How many muffins are in one serving?
This recipe makes three servings, and each serving will give you two muffins.
In case you’re worried that two won’t be enough to fill you up, let me put your fears to rest! Each egg muffin contains a moderate amount of calories and plenty of fat – 37 grams per serving!
The high-fat ingredients in this recipe will do a great job of keeping you satisfied until your next meal, while the flavor and crunch from the vegetables will help your brain register this as a well-rounded, complete meal.
How many carbs are in one serving?
Each muffin serving contains 5 grams of carbs and 1 gram of fiber. This means that you’ll get about 4 grams of net carbs per serving.
The low carb count make this breakfast a delicious, healthy way to start the day that won’t kick you out of ketosis! You’ll have energy for hours without any spike in blood sugar. Plus, you’re even sneaking in a few nutritious veggies.
Whether you’re enjoying these to start the day or as an afternoon snack, they’re a great option for anyone following a ketogenic lifestyle.
Switching up your ingredients
Looking to play around with different flavors in your egg muffins? Good news: there are tons of Keto-friendly ingredients that would be a great addition!
Instead of bacon, you could try using ground sausage for some added flavor. Just be sure to check the ingredients to make sure there aren’t any added fillers or sugar.
You could also play around with the cheese. Some shredded pepperjack would add a nice kick, or you could use blue cheese to really bring out a different flavor.
If you decide to try different vegetables, just be sure to calculate the macros to make sure you’re keeping the carb count low.
Tips for making this recipe
The beauty of these keto muffins is that they are so simple to prepare. However, I do have two quick tips to ensure the process is as smooth as possible!
- Of the 1⅕ cups of shredded cheese the recipe calls for, reserve about 3 tbsp. of cheese to sprinkle on top once the keto egg muffins have baked. This adds a burst of cheesiness that take the muffins to a whole other level.
- Instead of putting the batter directly in the muffin tin, you can use muffin cups to line the muffins to save time during clean up. They also look so cute in their little liners.
You can store your egg muffins in an airtight container in the refrigerator for 3-4 days.
They reheat very well, so this recipe is a great option for prepping a keto-friendly breakfast or snack ahead of time!
You can also try freezing them for longer storage.
More keto-friendly breakfast ideas
Looking for a few more low-carb, high-fat recipes to start your day the right way?
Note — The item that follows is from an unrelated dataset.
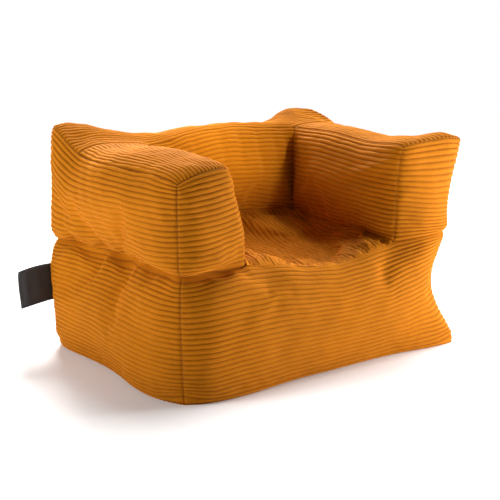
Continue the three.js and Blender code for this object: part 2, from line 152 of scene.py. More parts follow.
def mesh_piece(name, points, faces, material, body="cover", smooth_faces=True):
    """A finished mesh object at the origin that rides on a body. faces is an (n, 3 or 4) array."""
    faces = np.asarray(faces, dtype=np.int32)
    mesh = bpy.data.meshes.new(name)
    mesh.vertices.add(len(points))
    mesh.vertices.foreach_set("co", np.asarray(points, dtype=np.float32).ravel())
    corners = faces.shape[1]
    mesh.loops.add(faces.size)
    mesh.loops.foreach_set("vertex_index", faces.ravel())
    mesh.polygons.add(len(faces))
    mesh.polygons.foreach_set("loop_start", np.arange(len(faces), dtype=np.int32) * corners)
    mesh.polygons.foreach_set("use_smooth", np.full(len(faces), smooth_faces))
    mesh.update(calc_edges=True)
    need(not mesh.validate(), f"{name} has faces that can't be")
    mesh.materials.append(material)
    piece = bpy.data.objects.new(name, mesh)
    bpy.context.scene.collection.objects.link(piece)
    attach(piece, body)
    return piece


def give_uv(piece, uv):
    """uv holds one pair for each vertex."""
    layer = piece.data.uv_layers.new(name="cloth")
    index = np.zeros(len(piece.data.loops), dtype=np.int32)
    piece.data.loops.foreach_get("vertex_index", index)
    layer.data.foreach_set("uv", np.asarray(uv, dtype=np.float32)[index].ravel())


def give_attribute(piece, name, values):
    layer = piece.data.attributes.new(name=name, type="FLOAT", domain="POINT")
    layer.data.foreach_set("value", np.asarray(values, dtype=np.float32).ravel())


def quads_of(index):
    """Faces of a grid of point numbers, with normals along row direction x column direction."""
    corners = [index[:-1, :-1], index[1:, :-1], index[1:, 1:], index[:-1, 1:]]
    return np.stack(corners, axis=-1).reshape(-1, 4)


def grid_faces(rows, columns):
    return quads_of(np.arange(rows * columns).reshape(rows, columns))


def closed_sheet(outer, inner):
    """Points and faces of a thin closed body between two like grids, outer first."""
    rows, columns = outer.shape[:2]
    count = rows * columns
    index = np.arange(count).reshape(rows, columns)
    face = grid_faces(rows, columns)
    rim = np.concatenate([index[:-1, 0], index[-1, :-1], index[:0:-1, -1], index[0, :0:-1]])
    after = np.roll(rim, -1)
    wall = np.stack([rim, rim + count, after + count, after], axis=-1)
    return (
        np.concatenate([outer.reshape(-1, 3), inner.reshape(-1, 3)]),
        np.concatenate([face, face[:, ::-1] + count, wall[:, ::-1]]),
    )


def grid_normals(points):
    along = np.gradient(points, axis=0)
    across = np.gradient(points, axis=1)
    normal = np.cross(along, across)
    return normal / np.maximum(np.linalg.norm(normal, axis=-1, keepdims=True), 1e-9)


def spline_rows(knots, at):
    """The matrix that samples a smooth curve, through values at the knots, at the wanted places."""
    knots, at = np.asarray(knots, float), np.asarray(at, float)
    count = len(knots)
    left = np.clip(np.searchsorted(knots, at, side="right") - 1, 0, count - 2)
    t = (at - knots[left]) / (knots[left + 1] - knots[left])
    weights = np.stack(
        [
            -0.5 * t + t**2 - 0.5 * t**3,
            1.0 - 2.5 * t**2 + 1.5 * t**3,
            0.5 * t + 2.0 * t**2 - 1.5 * t**3,
            -0.5 * t**2 + 0.5 * t**3,
        ],
        axis=-1,
    )
    matrix = np.zeros((len(at), count + 2))
    rows = np.arange(len(at))
    for step in range(4):
        np.add.at(matrix, (rows, left + step), weights[:, step])
    # Beyond each end the curve runs on straight.
    matrix[:, 1] += 2.0 * matrix[:, 0]
    matrix[:, 2] -= matrix[:, 0]
    matrix[:, -2] += 2.0 * matrix[:, -1]
    matrix[:, -3] -= matrix[:, -1]
    return matrix[:, 1:-1]


def resample(grid, first_knots, first_at, second_knots, second_at):
    rows, columns = spline_rows(first_knots, first_at), spline_rows(second_knots, second_at)
    return np.einsum("ai,ijk,bj->abk", rows, grid, columns)


# ---- the cover's cutting plan -------------------------------------------------------------------


def grid_lines(stops, cell):
    lines = [stops[0]]
    for low, high in zip(stops, stops[1:]):
        steps = max(1, round((high - low) / cell))
        lines += [low + (high - low) * (step + 1) / steps for step in range(steps)]
    return np.array(lines)


def lines_between(lines, direction, low, high):
    return [v for v in lines[direction] if low - TOUCHING <= v <= high + TOUCHING]


class Cut:
    """One panel of the cover as it lies on the plain box."""

    def __init__(self, name, across, at, first, second, outward, ribs_along, soft=()):
        self.name = name
        self.axis = "xyz".index(across)  # the box direction that the panel faces
        self.at = at
        self.first = first  # (direction, low, high)
        self.second = second
        self.outward = outward  # +1 where first x second points out of the chair
        self.ribs_along = ribs_along
        self.soft = soft  # stretches with no visible seam: (edge, from, to)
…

Here are some delicious keto-friendly breakfast recipes that will help you stay in ketosis:
For even more healthy low-carb breakfast recipes, be sure to check out my roundup of the best low-carb breakfast ideas for diabetics.
When you’ve tried this recipe, please don’t forget to let me know how you liked it and rate the recipe in the comments below!
Keto Egg Muffins
- 4 cherry tomatoes
- ¼ cup red onion, chopped
- 1 cup mixed greens (spinach is great too!)
- 8 egg yolks
- ⅓ cup cooked bacon, crumbled
- 1⅕ cup cheddar cheese, shredded
- 3 tbsp. unsweetened almond milk (optional)
- ½ tsp. garlic salt
- Preheat the oven to 400°F (200°C).
- Separate the egg yolks from the whites and add the yolks to a large mixing bowl. Discard the egg whites or save them for another recipe.
- Wash and finely chop the mixed greens, tomatoes, and onion. Add to the egg yolk mixture.
- Add the bacon, cheese (minus 3 tbsp, set aside for later), unsweetened almond milk, and garlic salt to the bowl. Mix well.
- Grease the muffin pan with oil or add liners. Pour egg mixture evenly between the 6 muffin slots, about ¼ cup + 1 tbsp of batter per muffin.
- Pop the muffin pan into the oven for about 12 minutes or until the edges are slightly brown and toasty.
- Remove egg muffins from the oven and immediately sprinkle the tops with the reserved shredded cheddar cheese.
- Let cool for 2 minutes before serving.